Child abuse and grooming indicators require heightened discipline

Child abuse disclosures often come indirectly: a child’s comment, a parent’s euphemism, or a leader’s attempt to “handle it internally.” The moral danger for ministries is delay. Reporting statutes commonly require prompt action when there is reasonable suspicion, not certainty. Ministries that understand this train staff to identify grooming patterns, to avoid interviewing children in ways that contaminate testimony, and to prioritize immediate safety over reputational concerns.

Donors should also be alert to structural conflicts of interest. If a peacemaking ministry is hired by a church or institution to “keep the matter quiet,” that funding arrangement can pressure the ministry away from reporting and toward containment. The most credible ministries insist, in writing, that safeguarding duties are non-negotiable and cannot be contracted away.

How donors can evaluate ministries with confidence

Christian donors are not funding an abstract ideal. They are funding people, processes, and institutional habits. Verifiable evidence suggests that ministries most likely to mishandle mandatory reporting are those with unclear authority lines, weak governance, and informal counseling models that outpace training. This is one reason Most Trusted evaluates ministries against The Most Trusted Standard across faith commitments, governance, financial integrity, and transparency.

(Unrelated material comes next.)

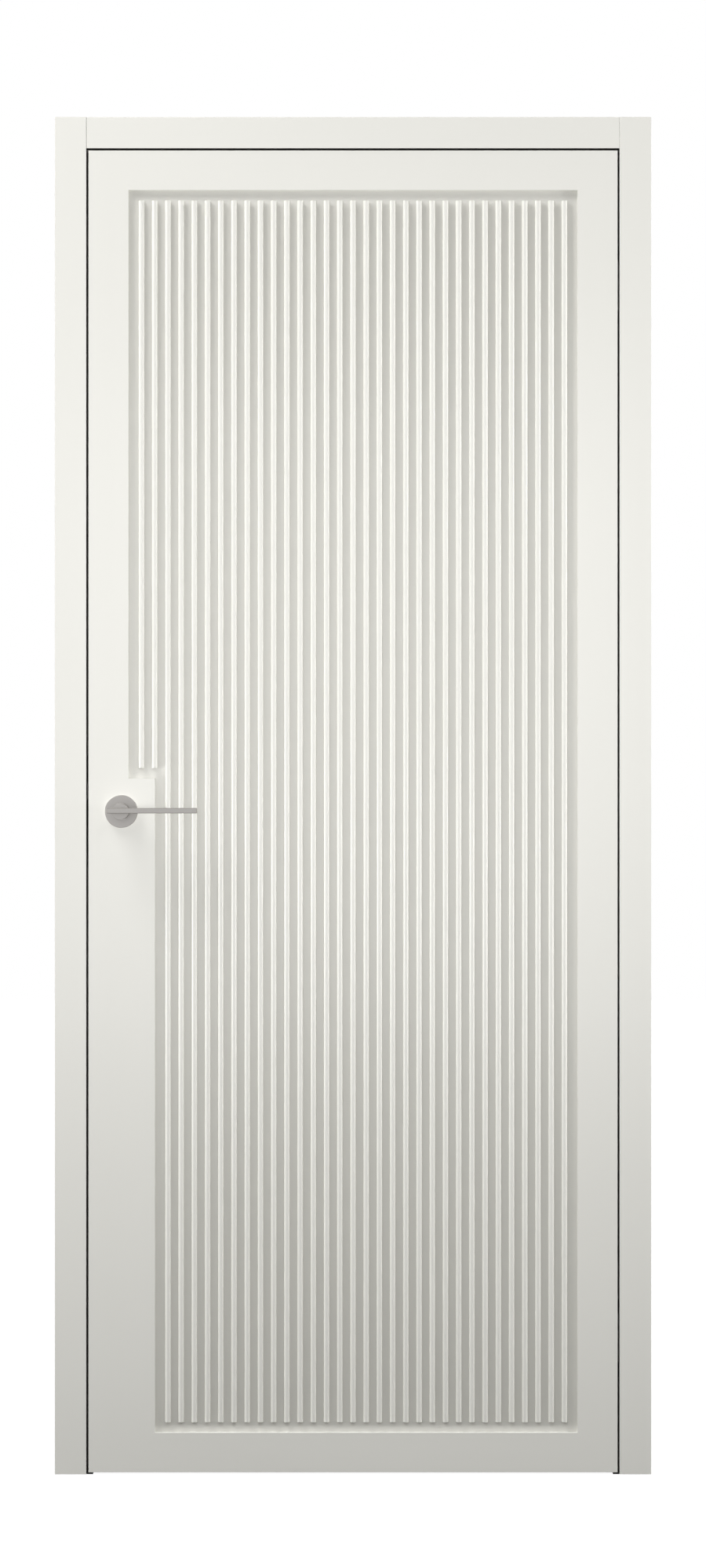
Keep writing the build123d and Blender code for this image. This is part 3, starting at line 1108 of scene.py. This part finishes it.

Questions that reveal whether a ministry is prepared

Responsible ministries will not answer these questions with slogans. They will answer with policies, training records, and clear boundaries:

  • Who inside your organization is trained and authorized to make a report, and how is coverage handled after hours?
  • How do you communicate reporting limits to participants before sensitive disclosures occur?
  • What is your protocol when allegations involve church leadership, major donors, or board members?
  • How do you coordinate with law enforcement or child protective services without compromising survivor safety?
  • What do you do when reporting is not legally required but serious harm is credible and imminent?

Where to place this in a broader due diligence framework

Mandatory reporting practice should be weighed alongside governance and transparency. A ministry may have heartfelt theological commitments but lack operational discipline. Donors should not mistake warmth for readiness. Accountability structures, independent board oversight, documented safeguarding policies, and a demonstrated willingness to refer cases to specialized professionals are the kinds of institutional signals that reduce risk over time.

For donors tracking the wider ecosystem in which these ministries operate, Christian Conflict Resolution Ministries provides helpful context on common models and their strengths and limits.

Within that ecosystem, legal and ethical maturity deserves distinct attention, because it is often where harm is either prevented or multiplied. The category Legal and Ethical Standards in Christian Conflict Resolution captures many of the issues donors should treat as non-negotiable when funding peacemaking work.

FAQs for How Christian peacemaking ministries handle mandatory reporting laws

Do mandatory reporting laws override confidentiality in Christian counseling or mediation?

In many jurisdictions, yes, at least in defined circumstances such as suspected child abuse. The scope depends on state law and on the role of the person receiving the disclosure. Mature ministries explain these limits clearly in writing and verbally at intake, and they obtain state-specific legal counsel rather than relying on generalized claims about “confidentiality.”

Should donors avoid supporting peacemaking ministries because reporting can disrupt reconciliation?

No. Reporting can disrupt a mediation process, but the alternative can be far worse: the preservation of apparent peace at the expense of the vulnerable. Scripture’s call to reconciliation does not nullify the call to justice and protection. Donors should support ministries that treat reporting as part of faithful safeguarding, with policies, training, and survivor-centered care that reduce harm when civil involvement becomes necessary.

Funding peacemaking that protects the vulnerable

Christian peacemaking is not sentimental. It is a disciplined pursuit of truth, repentance, restitution, and, where possible, restored relationship. Mandatory reporting laws force ministries to clarify whether their first loyalty is to a process or to the protection of those at risk. Donors should fund ministries whose policies and governance show that they understand this test and have chosen, consistently and verifiably, to “do justice, love mercy, and walk humbly with your God” (Micah 6:8).